■ **Goal**
Comb the records below for the string "from" and copy each line where it turns up.

Records that describe objects:
>> Begin

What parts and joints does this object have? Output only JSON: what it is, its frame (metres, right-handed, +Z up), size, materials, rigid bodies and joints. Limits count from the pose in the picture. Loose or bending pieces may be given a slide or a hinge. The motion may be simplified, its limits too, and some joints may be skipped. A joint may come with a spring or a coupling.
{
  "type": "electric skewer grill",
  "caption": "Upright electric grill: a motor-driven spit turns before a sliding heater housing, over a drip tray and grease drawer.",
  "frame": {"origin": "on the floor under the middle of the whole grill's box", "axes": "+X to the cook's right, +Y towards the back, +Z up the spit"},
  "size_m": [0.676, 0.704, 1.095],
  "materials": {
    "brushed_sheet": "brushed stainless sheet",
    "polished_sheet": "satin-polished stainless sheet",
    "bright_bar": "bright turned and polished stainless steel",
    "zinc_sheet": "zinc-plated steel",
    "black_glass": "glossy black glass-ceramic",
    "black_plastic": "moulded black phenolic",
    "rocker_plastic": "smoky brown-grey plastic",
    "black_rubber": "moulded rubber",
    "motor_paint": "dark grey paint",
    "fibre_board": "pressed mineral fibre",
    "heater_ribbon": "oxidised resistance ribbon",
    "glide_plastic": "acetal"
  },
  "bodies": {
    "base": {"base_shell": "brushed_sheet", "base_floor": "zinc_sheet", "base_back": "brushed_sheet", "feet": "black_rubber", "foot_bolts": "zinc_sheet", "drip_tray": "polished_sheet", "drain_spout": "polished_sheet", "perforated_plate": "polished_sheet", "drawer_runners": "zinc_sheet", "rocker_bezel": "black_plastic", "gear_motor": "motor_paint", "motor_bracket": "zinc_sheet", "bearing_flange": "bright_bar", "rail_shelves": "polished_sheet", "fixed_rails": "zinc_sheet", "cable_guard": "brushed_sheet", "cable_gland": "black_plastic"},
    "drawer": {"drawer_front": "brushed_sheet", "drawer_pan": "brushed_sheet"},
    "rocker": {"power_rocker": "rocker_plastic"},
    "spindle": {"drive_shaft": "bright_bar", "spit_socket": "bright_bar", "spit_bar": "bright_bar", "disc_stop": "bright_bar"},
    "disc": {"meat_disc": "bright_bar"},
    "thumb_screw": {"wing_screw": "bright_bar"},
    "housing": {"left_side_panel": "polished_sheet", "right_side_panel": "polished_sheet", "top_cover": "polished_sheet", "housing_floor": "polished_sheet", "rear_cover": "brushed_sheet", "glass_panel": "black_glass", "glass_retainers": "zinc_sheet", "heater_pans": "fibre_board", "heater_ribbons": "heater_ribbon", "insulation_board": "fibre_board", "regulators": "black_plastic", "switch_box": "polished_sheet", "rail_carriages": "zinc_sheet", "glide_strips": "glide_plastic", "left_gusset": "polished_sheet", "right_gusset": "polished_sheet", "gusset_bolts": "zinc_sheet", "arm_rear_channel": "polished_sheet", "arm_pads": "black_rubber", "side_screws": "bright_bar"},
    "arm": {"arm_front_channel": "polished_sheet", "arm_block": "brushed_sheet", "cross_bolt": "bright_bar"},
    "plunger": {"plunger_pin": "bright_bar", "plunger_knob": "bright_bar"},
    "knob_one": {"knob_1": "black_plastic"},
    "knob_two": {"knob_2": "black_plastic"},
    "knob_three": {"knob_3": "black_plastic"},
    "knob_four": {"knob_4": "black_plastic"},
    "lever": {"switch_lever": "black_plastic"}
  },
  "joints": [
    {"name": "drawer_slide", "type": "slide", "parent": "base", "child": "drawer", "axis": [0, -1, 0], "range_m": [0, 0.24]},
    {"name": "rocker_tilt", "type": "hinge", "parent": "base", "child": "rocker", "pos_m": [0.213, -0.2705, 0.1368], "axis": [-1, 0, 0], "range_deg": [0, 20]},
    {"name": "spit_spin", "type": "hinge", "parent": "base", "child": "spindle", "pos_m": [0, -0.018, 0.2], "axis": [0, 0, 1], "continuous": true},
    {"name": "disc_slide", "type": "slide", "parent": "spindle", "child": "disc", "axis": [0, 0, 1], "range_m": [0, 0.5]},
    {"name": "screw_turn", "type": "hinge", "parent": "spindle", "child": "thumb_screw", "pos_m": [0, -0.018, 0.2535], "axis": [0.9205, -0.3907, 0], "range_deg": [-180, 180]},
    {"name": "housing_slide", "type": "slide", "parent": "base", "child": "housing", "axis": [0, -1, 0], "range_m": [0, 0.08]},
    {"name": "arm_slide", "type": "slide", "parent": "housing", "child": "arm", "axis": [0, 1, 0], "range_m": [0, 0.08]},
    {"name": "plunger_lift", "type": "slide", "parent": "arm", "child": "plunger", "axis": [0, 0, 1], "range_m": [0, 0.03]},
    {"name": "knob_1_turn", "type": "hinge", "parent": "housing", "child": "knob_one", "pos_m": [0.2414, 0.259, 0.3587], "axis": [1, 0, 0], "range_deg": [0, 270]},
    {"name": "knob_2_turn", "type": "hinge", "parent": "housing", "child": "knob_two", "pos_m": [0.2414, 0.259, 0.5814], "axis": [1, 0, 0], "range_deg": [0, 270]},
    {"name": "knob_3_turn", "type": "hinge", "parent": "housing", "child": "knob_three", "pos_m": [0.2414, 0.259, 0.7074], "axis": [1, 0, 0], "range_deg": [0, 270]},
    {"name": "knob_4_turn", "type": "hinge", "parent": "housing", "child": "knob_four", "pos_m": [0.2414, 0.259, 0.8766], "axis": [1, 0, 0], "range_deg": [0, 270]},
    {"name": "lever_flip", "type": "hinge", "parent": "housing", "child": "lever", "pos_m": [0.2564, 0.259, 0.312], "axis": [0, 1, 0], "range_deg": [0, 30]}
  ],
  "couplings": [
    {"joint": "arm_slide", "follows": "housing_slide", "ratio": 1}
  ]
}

>> End
>> Begin

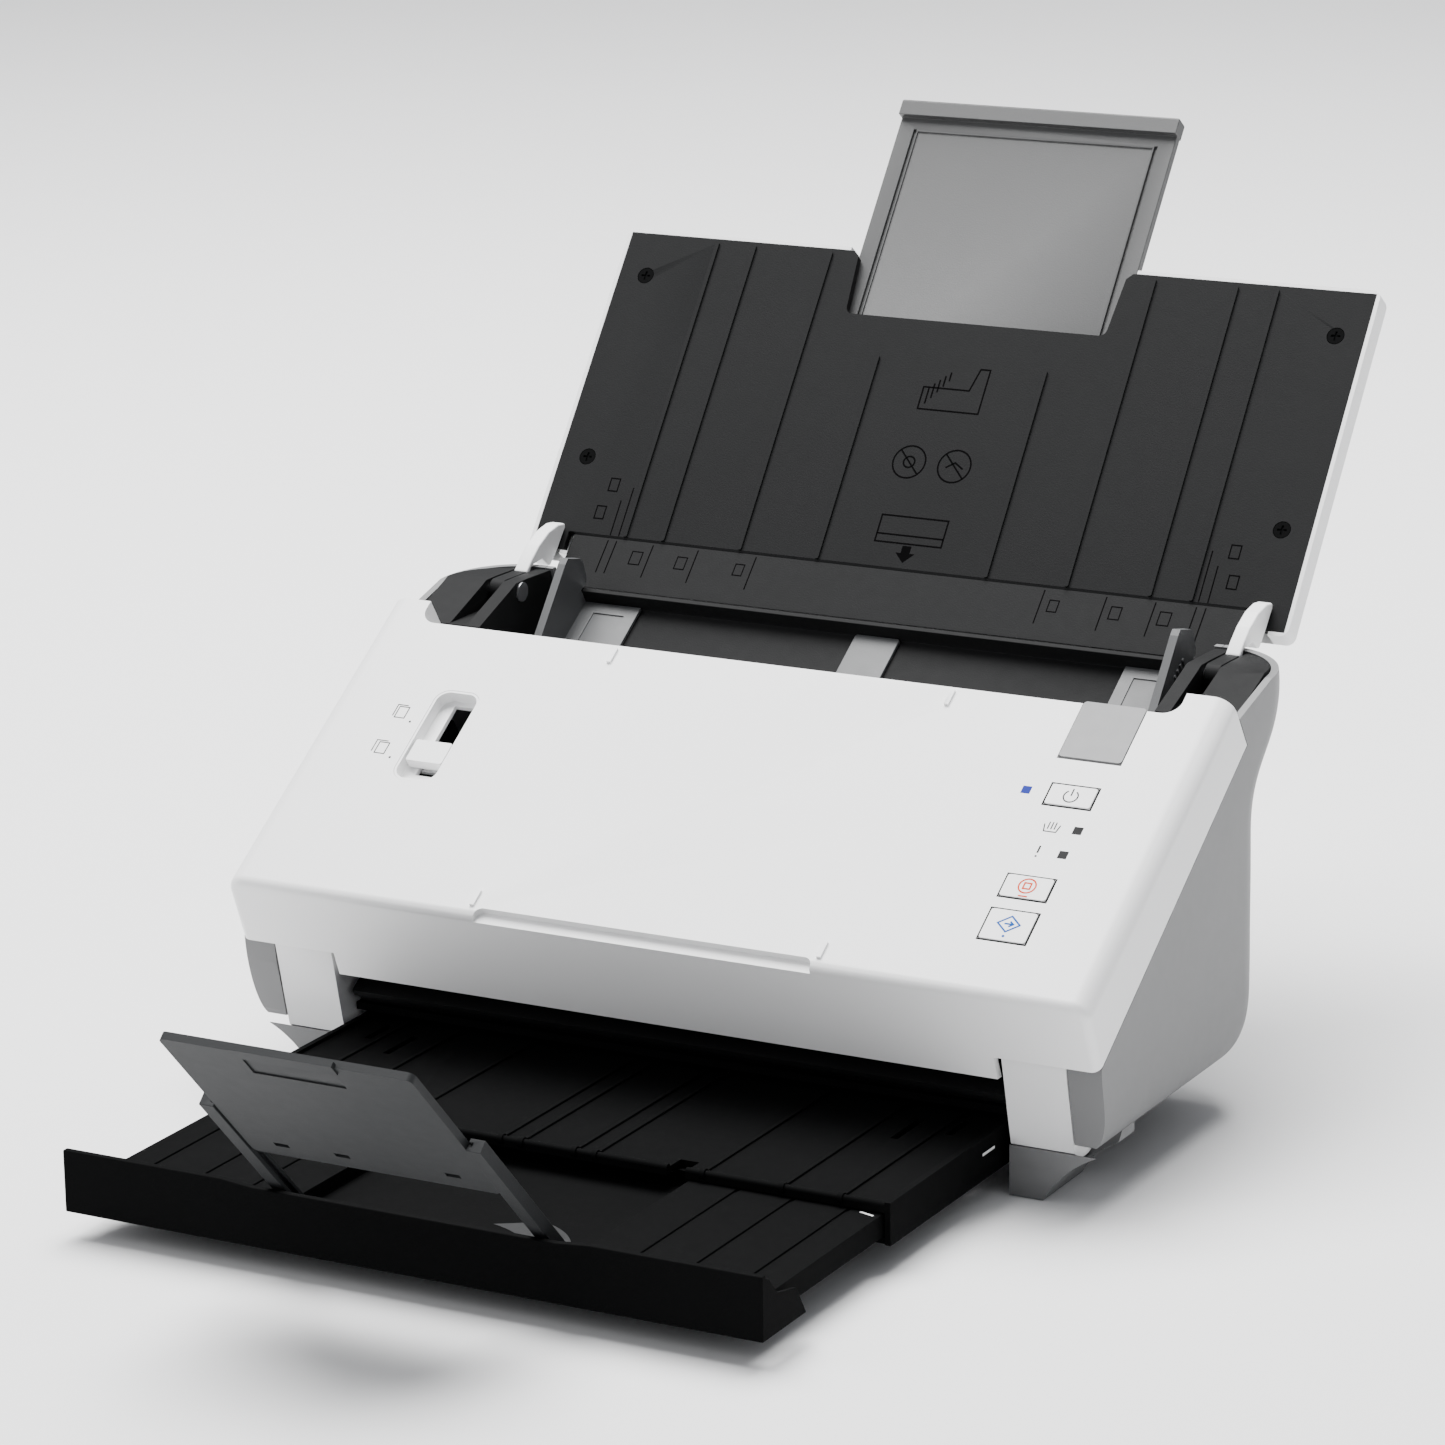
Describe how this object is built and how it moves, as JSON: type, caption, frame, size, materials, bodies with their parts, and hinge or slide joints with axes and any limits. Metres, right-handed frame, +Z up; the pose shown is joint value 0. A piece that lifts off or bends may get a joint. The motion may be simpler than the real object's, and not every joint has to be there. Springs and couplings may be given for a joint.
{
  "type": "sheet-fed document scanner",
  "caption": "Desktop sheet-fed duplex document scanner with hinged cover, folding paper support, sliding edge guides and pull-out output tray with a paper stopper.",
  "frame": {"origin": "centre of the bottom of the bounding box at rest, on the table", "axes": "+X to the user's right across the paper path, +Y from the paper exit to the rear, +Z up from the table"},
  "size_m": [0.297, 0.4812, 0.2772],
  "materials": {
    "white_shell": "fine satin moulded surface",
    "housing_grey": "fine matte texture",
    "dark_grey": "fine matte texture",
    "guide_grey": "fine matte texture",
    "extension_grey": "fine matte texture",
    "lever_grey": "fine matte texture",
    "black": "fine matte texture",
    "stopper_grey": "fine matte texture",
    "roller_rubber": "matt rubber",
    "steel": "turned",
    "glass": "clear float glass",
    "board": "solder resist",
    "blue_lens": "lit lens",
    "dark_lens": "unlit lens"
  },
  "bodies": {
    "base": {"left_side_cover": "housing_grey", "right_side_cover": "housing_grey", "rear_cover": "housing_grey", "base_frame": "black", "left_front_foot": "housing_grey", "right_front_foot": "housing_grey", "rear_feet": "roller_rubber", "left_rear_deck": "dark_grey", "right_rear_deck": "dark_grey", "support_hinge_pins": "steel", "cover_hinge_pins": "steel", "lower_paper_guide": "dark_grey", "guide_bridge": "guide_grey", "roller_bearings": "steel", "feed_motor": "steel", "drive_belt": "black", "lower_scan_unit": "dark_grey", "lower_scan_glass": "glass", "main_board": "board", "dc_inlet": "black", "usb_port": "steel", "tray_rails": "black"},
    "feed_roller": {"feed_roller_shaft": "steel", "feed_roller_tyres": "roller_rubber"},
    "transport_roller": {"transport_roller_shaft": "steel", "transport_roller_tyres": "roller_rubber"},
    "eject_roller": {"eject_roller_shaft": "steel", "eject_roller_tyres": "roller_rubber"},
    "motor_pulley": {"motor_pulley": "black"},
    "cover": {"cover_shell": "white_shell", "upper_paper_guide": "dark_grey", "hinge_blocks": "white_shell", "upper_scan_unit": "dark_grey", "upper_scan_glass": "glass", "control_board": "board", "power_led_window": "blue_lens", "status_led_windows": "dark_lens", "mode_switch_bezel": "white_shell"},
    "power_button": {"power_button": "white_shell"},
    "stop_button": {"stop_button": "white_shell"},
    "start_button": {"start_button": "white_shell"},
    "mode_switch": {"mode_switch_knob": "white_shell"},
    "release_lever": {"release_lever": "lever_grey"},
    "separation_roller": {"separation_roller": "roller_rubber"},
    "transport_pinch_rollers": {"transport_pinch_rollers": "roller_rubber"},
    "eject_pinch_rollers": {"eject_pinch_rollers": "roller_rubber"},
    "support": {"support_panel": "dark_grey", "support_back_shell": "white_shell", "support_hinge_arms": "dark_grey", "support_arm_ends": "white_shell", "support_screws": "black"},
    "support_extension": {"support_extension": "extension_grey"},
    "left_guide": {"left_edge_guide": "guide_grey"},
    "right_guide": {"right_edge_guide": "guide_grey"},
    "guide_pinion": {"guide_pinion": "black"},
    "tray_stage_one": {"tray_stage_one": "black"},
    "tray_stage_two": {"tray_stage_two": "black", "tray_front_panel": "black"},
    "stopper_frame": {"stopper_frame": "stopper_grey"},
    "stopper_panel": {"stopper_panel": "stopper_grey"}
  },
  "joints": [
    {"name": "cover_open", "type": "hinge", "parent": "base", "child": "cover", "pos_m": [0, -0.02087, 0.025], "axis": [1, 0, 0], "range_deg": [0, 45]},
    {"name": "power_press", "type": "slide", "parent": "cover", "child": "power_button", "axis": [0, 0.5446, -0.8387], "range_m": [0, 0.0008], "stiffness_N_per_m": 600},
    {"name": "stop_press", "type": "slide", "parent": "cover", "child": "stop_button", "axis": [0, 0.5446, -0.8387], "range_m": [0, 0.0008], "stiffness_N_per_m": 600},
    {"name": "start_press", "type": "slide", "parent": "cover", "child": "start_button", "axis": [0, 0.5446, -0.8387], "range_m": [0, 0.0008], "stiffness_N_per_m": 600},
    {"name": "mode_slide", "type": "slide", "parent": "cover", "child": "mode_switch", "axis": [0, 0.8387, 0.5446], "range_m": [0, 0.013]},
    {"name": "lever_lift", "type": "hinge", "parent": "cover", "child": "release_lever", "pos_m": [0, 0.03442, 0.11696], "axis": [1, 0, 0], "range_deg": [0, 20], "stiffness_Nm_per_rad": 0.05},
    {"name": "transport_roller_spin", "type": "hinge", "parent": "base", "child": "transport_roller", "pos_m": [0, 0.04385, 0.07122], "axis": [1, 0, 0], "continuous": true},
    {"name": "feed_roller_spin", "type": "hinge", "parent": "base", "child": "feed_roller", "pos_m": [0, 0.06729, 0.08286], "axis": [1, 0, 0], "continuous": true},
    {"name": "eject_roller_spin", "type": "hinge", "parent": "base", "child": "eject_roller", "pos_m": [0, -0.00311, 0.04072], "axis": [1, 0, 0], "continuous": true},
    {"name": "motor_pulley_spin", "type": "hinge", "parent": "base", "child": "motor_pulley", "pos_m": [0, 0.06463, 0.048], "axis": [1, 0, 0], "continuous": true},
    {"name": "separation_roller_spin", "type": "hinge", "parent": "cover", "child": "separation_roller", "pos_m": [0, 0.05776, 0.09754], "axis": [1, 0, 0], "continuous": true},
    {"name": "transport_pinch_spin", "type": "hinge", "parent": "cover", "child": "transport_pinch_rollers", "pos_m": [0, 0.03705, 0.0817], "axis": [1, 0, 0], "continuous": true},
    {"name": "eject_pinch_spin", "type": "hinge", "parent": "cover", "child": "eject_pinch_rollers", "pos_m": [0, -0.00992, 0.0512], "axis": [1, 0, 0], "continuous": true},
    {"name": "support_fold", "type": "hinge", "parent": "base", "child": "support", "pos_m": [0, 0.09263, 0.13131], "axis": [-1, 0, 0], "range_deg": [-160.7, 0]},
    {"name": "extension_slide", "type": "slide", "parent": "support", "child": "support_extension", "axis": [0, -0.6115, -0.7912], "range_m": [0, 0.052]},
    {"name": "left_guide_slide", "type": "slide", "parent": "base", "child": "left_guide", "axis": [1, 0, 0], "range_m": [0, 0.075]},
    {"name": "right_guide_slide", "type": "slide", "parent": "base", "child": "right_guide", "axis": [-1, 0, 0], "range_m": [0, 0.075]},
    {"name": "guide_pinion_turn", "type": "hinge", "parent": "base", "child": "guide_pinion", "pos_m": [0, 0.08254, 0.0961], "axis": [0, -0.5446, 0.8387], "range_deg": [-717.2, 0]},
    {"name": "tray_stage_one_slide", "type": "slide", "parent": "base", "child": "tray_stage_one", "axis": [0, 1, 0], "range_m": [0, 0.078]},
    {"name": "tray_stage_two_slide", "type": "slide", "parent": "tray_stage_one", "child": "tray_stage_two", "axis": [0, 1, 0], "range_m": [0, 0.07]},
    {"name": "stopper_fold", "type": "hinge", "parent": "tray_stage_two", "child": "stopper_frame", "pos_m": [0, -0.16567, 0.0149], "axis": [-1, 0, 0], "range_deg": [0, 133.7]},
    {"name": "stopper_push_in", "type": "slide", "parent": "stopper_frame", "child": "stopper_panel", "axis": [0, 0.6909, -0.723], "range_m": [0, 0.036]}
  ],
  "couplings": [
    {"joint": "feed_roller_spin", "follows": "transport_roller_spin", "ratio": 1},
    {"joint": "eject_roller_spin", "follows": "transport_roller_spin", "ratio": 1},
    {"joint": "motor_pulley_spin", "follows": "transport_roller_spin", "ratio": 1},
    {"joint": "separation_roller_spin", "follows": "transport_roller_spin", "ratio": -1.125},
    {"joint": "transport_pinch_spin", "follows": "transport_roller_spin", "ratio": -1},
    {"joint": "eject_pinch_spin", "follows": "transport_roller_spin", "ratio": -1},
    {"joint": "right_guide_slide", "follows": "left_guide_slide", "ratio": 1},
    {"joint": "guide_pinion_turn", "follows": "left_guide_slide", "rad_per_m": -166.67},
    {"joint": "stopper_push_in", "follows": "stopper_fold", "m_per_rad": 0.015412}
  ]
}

>> End
>> Begin

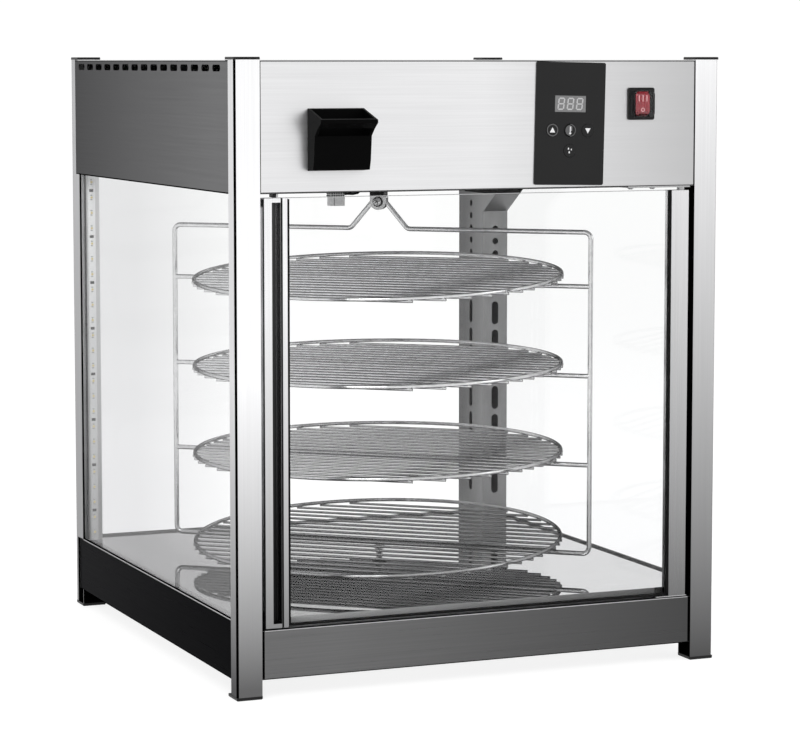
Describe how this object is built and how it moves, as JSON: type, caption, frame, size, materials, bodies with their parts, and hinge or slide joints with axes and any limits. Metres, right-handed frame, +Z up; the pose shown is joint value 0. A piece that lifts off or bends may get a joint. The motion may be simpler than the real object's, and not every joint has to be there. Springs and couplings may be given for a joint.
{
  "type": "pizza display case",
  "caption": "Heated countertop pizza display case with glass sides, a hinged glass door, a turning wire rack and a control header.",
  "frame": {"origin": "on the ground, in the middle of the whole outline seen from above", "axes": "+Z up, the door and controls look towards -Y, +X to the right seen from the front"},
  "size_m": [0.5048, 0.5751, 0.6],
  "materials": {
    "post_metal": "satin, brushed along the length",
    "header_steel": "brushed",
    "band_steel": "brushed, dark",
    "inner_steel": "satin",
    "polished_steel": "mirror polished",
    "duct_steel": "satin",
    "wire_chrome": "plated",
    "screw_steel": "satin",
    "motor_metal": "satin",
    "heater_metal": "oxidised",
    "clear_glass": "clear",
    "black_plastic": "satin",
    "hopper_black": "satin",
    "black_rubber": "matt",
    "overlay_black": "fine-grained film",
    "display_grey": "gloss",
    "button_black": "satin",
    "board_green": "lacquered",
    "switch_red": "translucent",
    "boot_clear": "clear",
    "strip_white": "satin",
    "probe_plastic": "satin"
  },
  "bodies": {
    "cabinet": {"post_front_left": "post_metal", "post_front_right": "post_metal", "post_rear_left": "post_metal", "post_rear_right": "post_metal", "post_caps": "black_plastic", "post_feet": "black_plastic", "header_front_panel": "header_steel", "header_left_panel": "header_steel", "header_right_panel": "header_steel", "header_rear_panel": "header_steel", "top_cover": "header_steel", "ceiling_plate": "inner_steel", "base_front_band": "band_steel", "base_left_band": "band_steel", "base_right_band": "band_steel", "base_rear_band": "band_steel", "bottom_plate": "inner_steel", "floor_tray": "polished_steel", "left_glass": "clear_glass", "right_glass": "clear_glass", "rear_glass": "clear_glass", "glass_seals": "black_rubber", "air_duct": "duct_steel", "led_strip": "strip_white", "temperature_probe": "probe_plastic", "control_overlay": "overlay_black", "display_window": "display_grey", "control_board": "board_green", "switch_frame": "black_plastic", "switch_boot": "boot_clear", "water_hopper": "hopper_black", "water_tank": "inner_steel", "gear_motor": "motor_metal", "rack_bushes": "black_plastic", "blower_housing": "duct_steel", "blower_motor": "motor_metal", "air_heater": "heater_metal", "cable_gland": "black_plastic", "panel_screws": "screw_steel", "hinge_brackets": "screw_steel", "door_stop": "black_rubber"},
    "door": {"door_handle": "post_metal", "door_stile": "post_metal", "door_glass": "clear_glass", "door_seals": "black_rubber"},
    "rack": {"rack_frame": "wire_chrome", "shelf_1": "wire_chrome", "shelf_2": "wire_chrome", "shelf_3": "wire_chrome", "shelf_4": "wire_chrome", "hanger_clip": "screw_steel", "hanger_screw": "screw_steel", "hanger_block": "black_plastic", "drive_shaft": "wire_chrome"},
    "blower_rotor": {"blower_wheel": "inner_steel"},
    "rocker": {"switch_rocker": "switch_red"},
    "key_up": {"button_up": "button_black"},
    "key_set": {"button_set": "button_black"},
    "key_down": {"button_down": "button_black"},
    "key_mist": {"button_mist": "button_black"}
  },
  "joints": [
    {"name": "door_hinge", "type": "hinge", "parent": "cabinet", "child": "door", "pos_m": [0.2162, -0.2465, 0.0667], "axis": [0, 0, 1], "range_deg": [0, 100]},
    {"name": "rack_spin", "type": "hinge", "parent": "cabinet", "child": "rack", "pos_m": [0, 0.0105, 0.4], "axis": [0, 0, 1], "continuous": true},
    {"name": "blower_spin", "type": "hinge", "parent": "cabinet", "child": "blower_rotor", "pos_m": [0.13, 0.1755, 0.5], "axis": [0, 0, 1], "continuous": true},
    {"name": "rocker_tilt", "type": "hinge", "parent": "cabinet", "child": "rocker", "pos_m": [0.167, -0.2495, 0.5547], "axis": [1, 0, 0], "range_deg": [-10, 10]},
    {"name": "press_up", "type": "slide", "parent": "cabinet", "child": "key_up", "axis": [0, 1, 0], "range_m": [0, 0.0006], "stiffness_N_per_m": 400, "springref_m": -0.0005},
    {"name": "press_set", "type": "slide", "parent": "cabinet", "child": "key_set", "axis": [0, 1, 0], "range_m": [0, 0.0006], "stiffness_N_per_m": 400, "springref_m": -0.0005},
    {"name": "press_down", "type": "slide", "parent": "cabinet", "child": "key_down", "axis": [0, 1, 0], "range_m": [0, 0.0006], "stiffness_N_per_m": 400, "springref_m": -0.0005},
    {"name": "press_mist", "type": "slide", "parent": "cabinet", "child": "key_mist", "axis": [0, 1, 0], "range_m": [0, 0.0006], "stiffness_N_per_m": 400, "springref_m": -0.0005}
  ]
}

>> End

■ **Response**
What parts and joints does this object have? Output only JSON: what it is, its frame (metres, right-handed, +Z up), size, materials, rigid bodies and joints. Limits count from the pose in the picture. Loose or bending pieces may be given a slide or a hinge. The motion may be simplified, its limits too, and some joints may be skipped. A joint may come with a spring or a coupling.
  "frame": {"origin": "centre of the bottom of the bounding box at rest, on the table", "axes": "+X to the user's right across the paper path, +Y from the paper exit to the rear, +Z up from the table"},
  "frame": {"origin": "on the ground, in the middle of the whole outline seen from above", "axes": "+Z up, the door and controls look towards -Y, +X to the right seen from the front"},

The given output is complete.